We are the church militant. Because our spiritual battle is not over, yours with us is not over either. Dr. Barker referred in his sermon last night to Francis Shaeffer’s plea that we “put the chasm in the right place”—between church and world, not between Christ’s true disciples. Calvin called it “the great void.” The point is that, despite your frustrations with us, I have been sent as a fraternal delegate. By that word, we testify that you are our brothers, and we yours. You must still pray with us and for us that our witness to Biblical truth will not waver, will not be compromised; you must hold us accountable, as we must you, to that Scriptural standard that transcends any synod or General Assembly’s decisions. Those are brotherly duties!

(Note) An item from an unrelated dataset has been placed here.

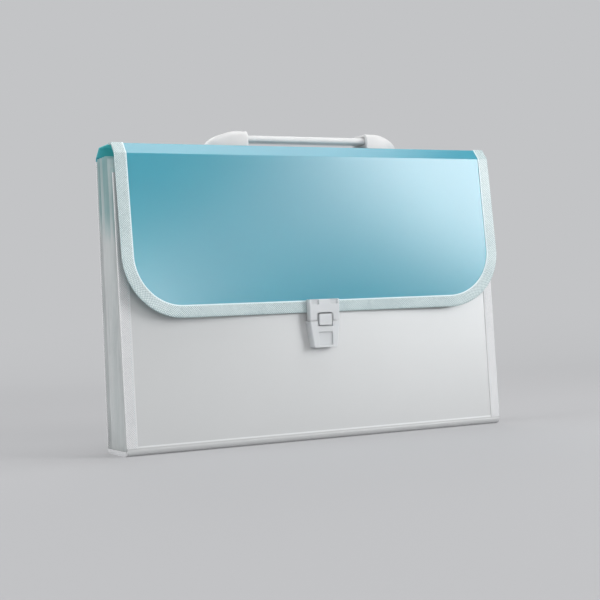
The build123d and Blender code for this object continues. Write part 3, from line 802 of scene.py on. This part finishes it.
def gusset_film(side):
    """The pleats from floor to top, with a slight sway of the film between its folds."""
    rows = []
    levels = 26
    profile = pleat_profile()
    for level in range(levels + 1):
        row = []
        for inward, share in profile:
            low, top = pleat_span(share)
            z = low + (top - low) * level / levels
            y = GUSSET_BACK + FILM_GAP + share * (front_edge_y(z) - GUSSET_BACK)
            sway = 0.00035 * math.sin(z * 55 + share * 40) + 0.00025 * math.sin(z * 131 + share * 17)
            x = OUTER_FOLD - inward + sway * min(1.0, inward / 0.004)
            row.append(Vector((side * x, y + 0.4 * sway, z)))
        rows.append(row)
    return rows


for side, word in SIDES:
    film_rows = gusset_film(side)
    film = grid_piece(f"pleats_{word}", film_rows, "film")
    flat_width = max(sum((b - a).length for a, b in zip(row, row[1:])) for row in film_rows)
    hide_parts(f"gusset_{word}")
    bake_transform(film)


# Handle

def cap_size(distance):
    """Height and half width of a cap at a distance from its mouth."""
    past = max(0.0, distance - CAP_STRAIGHT)
    height = CAP_HEIGHT - (DOME_RADIUS - math.sqrt(DOME_RADIUS ** 2 - past ** 2))
    half = CAP_HALF * math.sqrt(1 - (past / CAP_ROUND) ** 2.2)
    return height, half


def arch(half, low, high, radius):
    """A closed loop: up one side, over two round shoulders, down the other side and back below."""
    r = max(0.0002, min(radius, 0.48 * (high - low), 0.48 * half))
    points = [(-half, low + (high - r - low) * step / 6) for step in range(6)]
    for step in range(10):
        a = math.pi - math.pi / 2 * step / 9
        points.append((-half + r + r * math.cos(a), high - r + r * math.sin(a)))
    points += [((-half + r) * (1 - 2 * step / 8), high) for step in range(1, 8)]
    for step in range(10):
        a = math.pi / 2 - math.pi / 2 * step / 9
        points.append((half - r + r * math.cos(a), high - r + r * math.sin(a)))
    points += [(half, low + (high - r - low) * (1 - step / 6)) for step in range(1, 7)]
    return points + [(half * (1 - 2 * step / 6), low) for step in range(1, 6)]


def handle_cap(side):
    """Domed shell, open towards the strap through a slot over a sill."""
    base, ceiling = 0.00003, 0.0003
    lip, hollow_start, hollow_end = 0.0020, 0.0021, 0.0170

    def place(distance, loop, scale=1.0):
        x = side * (CAP_X + distance)
        middle = sum(z for _, z in loop) / len(loop)
        return [Vector((x, HANDLE_Y + y * scale, FLAP_TOP + middle + (z - middle) * scale)) for y, z in loop]

    def shell(distance, inset=0.0, low=base):
        height, half = cap_size(distance)
        return arch(half - inset, low, height - inset, CAP_SHOULDER - 0.6 * inset)

    def hollow(distance):
        return shell(distance, CAP_WALL, ceiling)

    def slot(grown=0.0, rounder=0.0):
        return arch(SLOT_HALF + grown, SLOT_LOW - grown, SLOT_HIGH + grown, SLOT_ROUND + rounder)

    rows = [place(CAP_LENGTH, shell(CAP_LENGTH - 0.0001), scale) for scale in (0.02, 0.5, 0.85, 0.97)]
    rows += [place(distance, shell(distance)) for distance in even_steps(CAP_LENGTH - 0.0002, 0.0008, 34)]
    mouth_edge = ((0.0004, 0.00004), (0.00014, 0.00016), (0.00003, 0.00034), (0.0, 0.0005))
    rows += [place(distance, shell(0.0, inset)) for distance, inset in mouth_edge]
    rows += [place(0.0, slot(0.0003, 0.0002)), place(0.0001, slot(0.00008, 0.0001))]
    rows += [place(0.0004, slot()), place(lip, slot()), place(hollow_start, hollow(0.0))]
    rows += [place(distance, hollow(distance)) for distance in even_steps(hollow_start, hollow_end, 10)[1:]]
    rows += [place(hollow_end + 0.0001, hollow(hollow_end + 0.0001), scale) for scale in (0.6, 0.02)]
    return rows


def strap_ring(width):
    """The strap cut across, as (y, z) from its middle: rounded edges and a shallow channel along its top."""
    points = []
    rim = width / 2 - STRAP_ROUND - CHANNEL_SIDE
    channel = ((1.0, 0.0), (0.92, 0.7), (0.85, 1.0), (0.0, 1.0), (-0.85, 1.0), (-0.92, 0.7), (-1.0, 0.0))
    for corner_y, corner_z, start in ((1, 1, 0), (-1, 1, 1), (-1, -1, 2), (1, -1, 3)):
        for step in range(7):
            a = math.pi / 2 * (start + step / 6)
            y = corner_y * (width / 2 - STRAP_ROUND) + STRAP_ROUND * math.cos(a)
            z = corner_z * (STRAP_THICK / 2 - STRAP_ROUND) + STRAP_ROUND * math.sin(a)
            points.append((y, z))
        if start == 0:
            points += [(rim * share, STRAP_THICK / 2 - CHANNEL_DEPTH * dip) for share, dip in channel]
    return points


def strap_half(side):
    """Half the strap, with the wide head that lies in its cap."""
    rows = []
    stations = even_steps(0.0, 0.0615, 60) + [HEAD_START + HEAD_GROWTH, 0.0640, HEAD_END - 0.0001, HEAD_END]
    for x in stations:
        wide = STRAP_WIDE + HEAD_EXTRA * max(0.0, min(1.0, (x - HEAD_START) / HEAD_GROWTH))
        squeeze = 0.05 if x == HEAD_END else 1.0
        ring = strap_ring(wide)
        rows.append([Vector((side * x, HANDLE_Y + y * squeeze, STRAP_Z + z * squeeze)) for y, z in ring])
    return rows


for side, word in SIDES:
    cap = grid_piece(f"cap_{word}", handle_cap(side), "handle", closed=True)
    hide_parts(f"handle_cap_{word}")
    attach(cap, "flap_top")

for side, word in SIDES:
    half = grid_piece(f"strap_{word}", strap_half(side), "handle", closed=True)
    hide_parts("handle_strap_grip", f"handle_strap_end_{word}")
    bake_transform(half)


# Creases: thin webs that join the sheets where they fold

def web(name, points, half_thick, material):
    """A thin strip along X over a row of (y, z) points."""
    upper, under = [], []
    for index, point in enumerate(points):
        before = points[max(index - 1, 0)]
        after = points[min(index + 1, len(points) - 1)]
        run = unit(before, after)
        upper.append((point[0] - run[1] * half_thick, point[1] + run[0] * half_thick))
        under.append((point[0] + run[1] * half_thick, point[1] - run[0] * half_thick))
    loop = upper + list(reversed(under))
    xs = [SHEET_HALF * i / 10 for i in range(-10, 11)]
    rows = [[Vector((x, y, z)) for y, z in loop] for x in xs]
    piece = grid_piece(name, rows, material, closed=True)
    close_ends(piece, len(loop), len(rows))
    return piece


def bent_line(corner, one_way, other_way, reach, steps=5):
    """Points through a corner, straight up to it on both sides."""
    def along(way, share):
        return (corner[0] + way[0] * reach * share, corner[1] + way[1] * reach * share)

    first = [along(one_way, 1 - i / steps) for i in range(steps)]
    second = [along(other_way, i / steps) for i in range(1, steps + 1)]
    return first + [corner] + second


up_bevel = unit(REAR_CREASE, REAR_CORNER)
rear_line = [(REAR_CREASE[0], REAR_CREASE[1] - drop * MM) for drop in (2.3, 1.8, 1.2, 0.8, 0.4)]
rear_line += bent_line(REAR_CREASE, (0.0, -1.0), up_bevel, REAR_WEB_REACH)[5:]
rear_web = web("rear_crease", rear_line, half_thick=0.00026, material="blue")
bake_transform(rear_web)

lean_up = (math.sin(LEAN), math.cos(LEAN))
foot = (-COVER_MIDDLE, BASE_CREASE)
base_line = bent_line(foot, (0.0, -1.0), lean_up, BASE_WEB_REACH)
base_web = web("base_crease", base_line, half_thick=0.0003, material="panel")
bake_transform(base_web)


# Materials of the CAD nodes, also of those that a piece replaces

looks = {
    "back_and_base_sheet": "panel", "front_panel": "panel", "flap_back_sheet": "blue",
    "handle_backing_plates": "backing", "handle_rivets": "rivet",
    "buckle_upper_half": "buckle", "buckle_lower_half": "buckle", "buckle_release_tongue": "buckle",
    "buckle_upper_backing": "backing", "buckle_lower_backing": "backing",
    "buckle_upper_rivets": "rivet", "buckle_lower_rivets": "rivet",
    "flap_top_strip": "blue", "flap_front_sheet": "blue",
    "flap_front_binding": "flap_tape", "flap_top_binding": "flap_tape",
    "handle_strap_grip": "handle",
}
for _, word in SIDES:
    looks[f"gusset_{word}"] = "film"
    looks[f"handle_cap_{word}"] = "handle"
    looks[f"handle_strap_end_{word}"] = "handle"
    for wall in ("back", "front", "base"):
        looks[f"{wall}_binding_{word}"] = "side_tape"
for number in range(1, PLEATS):
    looks[f"divider_{number}"] = "divider"
    looks[f"index_label_{number}"] = "paper"
for name, material in looks.items():
    dress(nodes[name], material)


# Stage, light and camera

def stage_material(name, colour, glow):
    """Plain paper; seen directly it holds an even grey far off and takes the object's shadow near by."""
    s = Shader(name)
    x, y, _ = s.axes()
    fibre = s.noise(260.0, 3.0)
    tone = s.mix(s.span(fibre, 0.3, 0.7), colour, darker(colour, 0.99))
    paper = s.principled(tone, 0.9, Specular_IOR_Level=0.1)
    even = s.surface("ShaderNodeEmission", Color=glow).outputs[0]
    far_off = s.math("SQRT", s.add(s.times(x, x), s.times(y, y)))
    light = s.node("ShaderNodeLightPath").outputs
    seen = s.math("MAXIMUM", light["Is Camera Ray"], light["Is Glossy Ray"])
    seen = s.math("MAXIMUM", seen, light["Is Transmission Ray"])
    share = s.times(s.span(far_off, 0.5, 1.7, 0.40, 1.0), seen)
    return s.done(s.blend(share, paper, even))


def sweep_backdrop():
    """Floor that curves up into a wall far behind, in one sheet."""
    floor_end, radius = 1.2, 1.2
    profile = [(-3.0, 0.0), (floor_end, 0.0)]
    for step in range(1, 13):
        a = math.pi / 2 * step / 12
        profile.append((floor_end + radius * math.sin(a), radius * (1 - math.cos(a))))
    profile.append((floor_end + radius, 4.0))
    turn = Matrix.Rotation(CAMERA_YAW, 3, "Z")
    return [[turn @ Vector((x, y, z)) for y, z in profile] for x in (-5.0, -2.0, 0.0, 2.0, 5.0)]


def area_lamp(name, place, aim, size, power):
    """A soft lamp of width and height size, turned to the aim, with its power in watts."""
    data = bpy.data.lights.new(name, "AREA")
    data.shape = "RECTANGLE"
    data.size, data.size_y = size
    data.energy = power
    lamp = bpy.data.objects.new(name, data)
    bpy.context.scene.collection.objects.link(lamp)
    lamp.location = place
    lamp.rotation_euler = (Vector(aim) - Vector(place)).to_track_quat("-Z", "Y").to_euler()


def studio_world():
    """Faint even light from all round."""
    world = bpy.data.worlds.new("studio")
    bpy.context.scene.world = world
    world.use_nodes = True
    background = world.node_tree.nodes["Background"]
    background.inputs["Color"].default_value = (0.965, 0.975, 0.985, 1)
    background.inputs["Strength"].default_value = 0.38


def photo_camera():
    """The fitted camera, turned by yaw, pitch and roll."""
    data = bpy.data.cameras.new("camera")
    data.sensor_width = 36.0
    data.sensor_fit = "HORIZONTAL"
    data.lens = 79.68
    data.clip_end = 50.0
    camera = bpy.data.objects.new("camera", data)
    bpy.context.scene.collection.objects.link(camera)
    bpy.context.scene.camera = camera
    right = Vector((math.cos(CAMERA_YAW), math.sin(CAMERA_YAW), 0))
    level = Vector((-math.sin(CAMERA_YAW), math.cos(CAMERA_YAW), 0))
    upright = Vector((0, 0, 1))
    ahead = level * math.cos(CAMERA_PITCH) - upright * math.sin(CAMERA_PITCH)
    above = upright * math.cos(CAMERA_PITCH) + level * math.sin(CAMERA_PITCH)
    cam_x = right * math.cos(CAMERA_ROLL) + above * math.sin(CAMERA_ROLL)
    cam_y = -right * math.sin(CAMERA_ROLL) + above * math.cos(CAMERA_ROLL)
    rows = [(cam_x[i], cam_y[i], -ahead[i], CAMERA_PLACE[i]) for i in range(3)]
    camera.matrix_world = Matrix((*rows, (0, 0, 0, 1)))


MATERIAL["sweep"] = stage_material("sweep", linear("A9A9AB"), linear("C3C4C6"))
grid_piece("sweep", sweep_backdrop(), "sweep")
studio_world()
area_lamp("key_right", (1.15, -1.25, 0.72), (0.05, 0.0, 0.14), (0.88, 0.96), 21.5)
area_lamp("top_soft", (0.35, -0.1, 1.6), (0.1, 0.0, 0.0), (1.1, 1.1), 14.0)
area_lamp("front_soft", (-0.45, -1.95, 0.6), OBJECT_MIDDLE, (1.2, 1.1), 13.5)
area_lamp("back_soft", (0.7, 1.75, 1.0), OBJECT_MIDDLE, (1.2, 1.2), 11.0)
area_lamp("fill_left", (-1.6, 0.1, 0.5), OBJECT_MIDDLE, (1.0, 1.0), 17.0)
photo_camera()
bpy.context.scene.view_settings.view_transform = "Standard"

The words of Luther at the Diet of Worms ring as true today as they did onApril 18, 1521 when he spoke them in answer to Eck, the prosecutor, and the emperor himself:
Unless I am convicted by Scripture and plain reason—I do not accept the authority of popes and councils, for they have contradicted each other—my conscience is captive to the Word of God. Here I stand, I cannot do otherwise.
I would plead with you, brothers, to stand by such commitment yourselves, to stand with us in our professed and confessional commitment to the selfsame Word of God, and where need be, to stand up to us (in the face of our repeated contradictory decisions and statements), to hold us accountable to that Word as we co-labor in a world that so desperately needs unshakeable truth in an age of relativistic confusion.
May you be found faithful in all you do in these days of your General Assembly; may Christ be honored by the love and devotion you demonstrate for Him and for His Word; and may you be instrumental in the coming of the Kingdom of Christ.